## Your task
Pick out the lines below that include the string "three".

## Record list
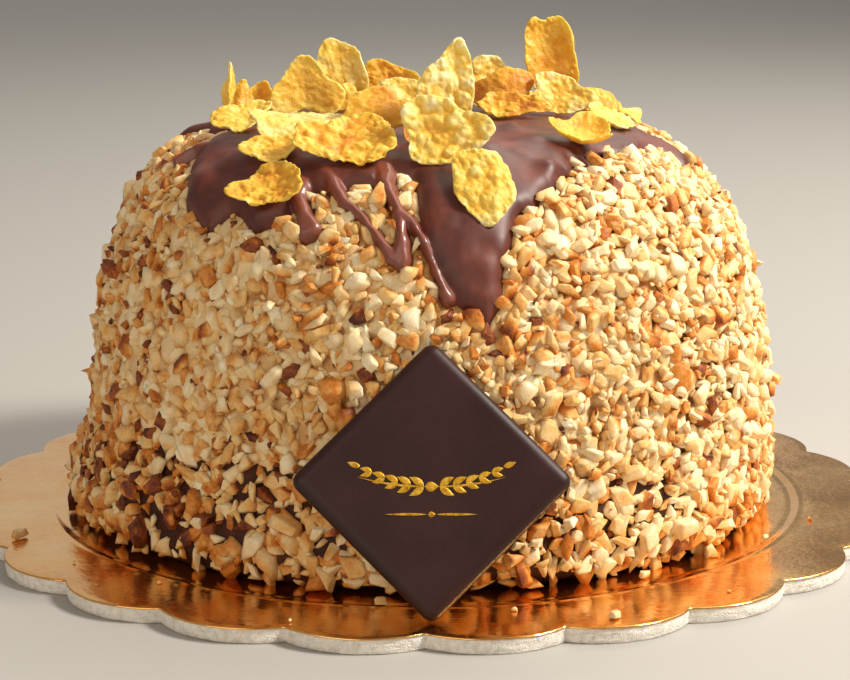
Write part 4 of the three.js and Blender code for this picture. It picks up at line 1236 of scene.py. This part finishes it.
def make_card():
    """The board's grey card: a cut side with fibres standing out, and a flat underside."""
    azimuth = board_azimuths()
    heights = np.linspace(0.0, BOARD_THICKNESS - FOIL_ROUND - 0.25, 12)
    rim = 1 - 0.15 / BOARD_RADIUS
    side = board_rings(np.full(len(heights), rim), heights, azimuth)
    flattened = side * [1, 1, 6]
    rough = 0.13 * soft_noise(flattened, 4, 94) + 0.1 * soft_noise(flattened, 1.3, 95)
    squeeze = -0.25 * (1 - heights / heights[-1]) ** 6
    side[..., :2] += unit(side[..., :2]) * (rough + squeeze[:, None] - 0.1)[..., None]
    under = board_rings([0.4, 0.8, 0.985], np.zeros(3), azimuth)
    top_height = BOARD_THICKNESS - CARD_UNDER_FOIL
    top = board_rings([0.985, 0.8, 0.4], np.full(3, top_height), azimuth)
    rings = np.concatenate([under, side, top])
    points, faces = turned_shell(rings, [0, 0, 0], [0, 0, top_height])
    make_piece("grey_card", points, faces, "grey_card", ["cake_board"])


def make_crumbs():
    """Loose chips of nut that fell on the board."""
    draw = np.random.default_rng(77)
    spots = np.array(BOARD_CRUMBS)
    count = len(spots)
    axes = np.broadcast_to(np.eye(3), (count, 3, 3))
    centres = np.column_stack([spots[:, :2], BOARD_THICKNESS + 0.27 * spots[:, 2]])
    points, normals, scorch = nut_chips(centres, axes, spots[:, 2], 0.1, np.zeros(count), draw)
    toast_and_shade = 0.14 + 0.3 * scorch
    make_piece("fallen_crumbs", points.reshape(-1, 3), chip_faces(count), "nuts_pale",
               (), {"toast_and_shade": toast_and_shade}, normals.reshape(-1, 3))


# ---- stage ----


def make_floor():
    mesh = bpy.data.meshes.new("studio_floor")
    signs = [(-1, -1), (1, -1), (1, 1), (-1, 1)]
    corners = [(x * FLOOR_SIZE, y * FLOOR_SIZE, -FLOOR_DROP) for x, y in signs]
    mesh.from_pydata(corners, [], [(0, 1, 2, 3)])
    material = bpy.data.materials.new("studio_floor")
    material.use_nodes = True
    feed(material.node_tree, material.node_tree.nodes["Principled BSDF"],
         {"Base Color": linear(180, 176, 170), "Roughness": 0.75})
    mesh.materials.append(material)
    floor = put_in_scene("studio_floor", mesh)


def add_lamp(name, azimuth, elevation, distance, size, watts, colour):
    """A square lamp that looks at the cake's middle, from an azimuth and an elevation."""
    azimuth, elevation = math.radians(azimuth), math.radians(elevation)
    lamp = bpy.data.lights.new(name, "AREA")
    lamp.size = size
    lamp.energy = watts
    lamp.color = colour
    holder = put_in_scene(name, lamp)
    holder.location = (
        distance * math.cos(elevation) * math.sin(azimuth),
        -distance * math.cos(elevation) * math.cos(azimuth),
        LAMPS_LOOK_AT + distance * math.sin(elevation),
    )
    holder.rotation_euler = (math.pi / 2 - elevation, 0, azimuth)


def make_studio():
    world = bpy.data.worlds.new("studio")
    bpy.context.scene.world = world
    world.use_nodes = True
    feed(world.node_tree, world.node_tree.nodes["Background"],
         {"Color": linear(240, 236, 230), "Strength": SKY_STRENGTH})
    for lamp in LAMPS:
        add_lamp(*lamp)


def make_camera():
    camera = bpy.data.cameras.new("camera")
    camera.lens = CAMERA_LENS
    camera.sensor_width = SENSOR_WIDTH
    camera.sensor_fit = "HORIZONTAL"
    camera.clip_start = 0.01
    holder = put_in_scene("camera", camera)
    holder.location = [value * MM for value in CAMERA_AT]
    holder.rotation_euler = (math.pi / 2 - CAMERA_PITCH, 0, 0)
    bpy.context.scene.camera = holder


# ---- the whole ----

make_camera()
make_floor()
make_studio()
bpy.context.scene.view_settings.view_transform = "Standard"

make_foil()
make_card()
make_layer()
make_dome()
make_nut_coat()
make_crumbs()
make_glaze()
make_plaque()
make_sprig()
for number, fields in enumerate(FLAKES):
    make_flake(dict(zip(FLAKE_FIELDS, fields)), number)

...

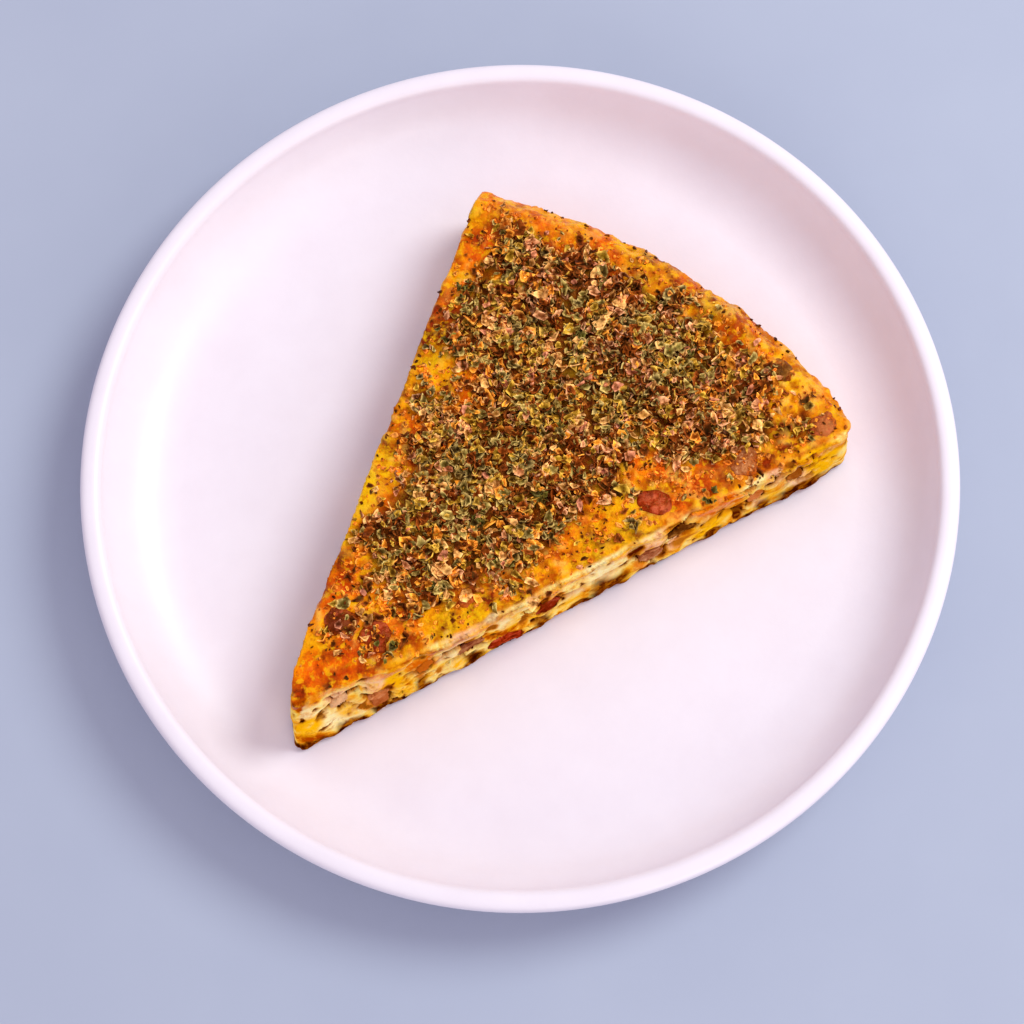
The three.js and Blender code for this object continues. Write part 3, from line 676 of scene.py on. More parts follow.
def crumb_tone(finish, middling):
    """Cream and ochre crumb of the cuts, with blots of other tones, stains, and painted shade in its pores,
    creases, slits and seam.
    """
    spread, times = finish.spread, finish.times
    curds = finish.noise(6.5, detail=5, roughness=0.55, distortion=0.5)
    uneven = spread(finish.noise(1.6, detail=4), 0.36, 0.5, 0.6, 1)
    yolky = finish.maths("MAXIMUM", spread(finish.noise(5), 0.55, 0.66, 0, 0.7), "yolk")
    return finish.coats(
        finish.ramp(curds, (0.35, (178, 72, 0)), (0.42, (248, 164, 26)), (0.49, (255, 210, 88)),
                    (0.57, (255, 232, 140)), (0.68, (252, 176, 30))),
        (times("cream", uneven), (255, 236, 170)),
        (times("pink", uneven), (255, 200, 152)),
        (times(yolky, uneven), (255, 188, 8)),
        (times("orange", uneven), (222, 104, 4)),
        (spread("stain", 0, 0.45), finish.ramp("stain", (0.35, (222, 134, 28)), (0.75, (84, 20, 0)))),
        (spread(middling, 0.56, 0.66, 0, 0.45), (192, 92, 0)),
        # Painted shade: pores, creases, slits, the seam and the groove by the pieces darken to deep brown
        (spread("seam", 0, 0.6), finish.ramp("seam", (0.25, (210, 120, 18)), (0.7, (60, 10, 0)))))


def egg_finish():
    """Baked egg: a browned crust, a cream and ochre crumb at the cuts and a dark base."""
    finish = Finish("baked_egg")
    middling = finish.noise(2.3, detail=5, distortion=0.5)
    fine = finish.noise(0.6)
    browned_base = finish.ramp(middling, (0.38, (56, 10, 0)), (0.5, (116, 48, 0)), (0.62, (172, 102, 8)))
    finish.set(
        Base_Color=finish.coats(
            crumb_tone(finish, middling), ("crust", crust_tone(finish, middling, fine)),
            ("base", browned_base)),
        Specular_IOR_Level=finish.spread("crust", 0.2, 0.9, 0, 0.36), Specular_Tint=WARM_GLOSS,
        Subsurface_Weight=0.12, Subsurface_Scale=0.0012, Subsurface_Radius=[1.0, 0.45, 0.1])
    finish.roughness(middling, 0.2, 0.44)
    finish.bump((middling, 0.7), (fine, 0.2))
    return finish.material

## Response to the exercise
Write part 4 of the three.js and Blender code for this picture. It picks up at line 1236 of scene.py. This part finishes it.
The three.js and Blender code for this object continues. Write part 3, from line 676 of scene.py on. More parts follow.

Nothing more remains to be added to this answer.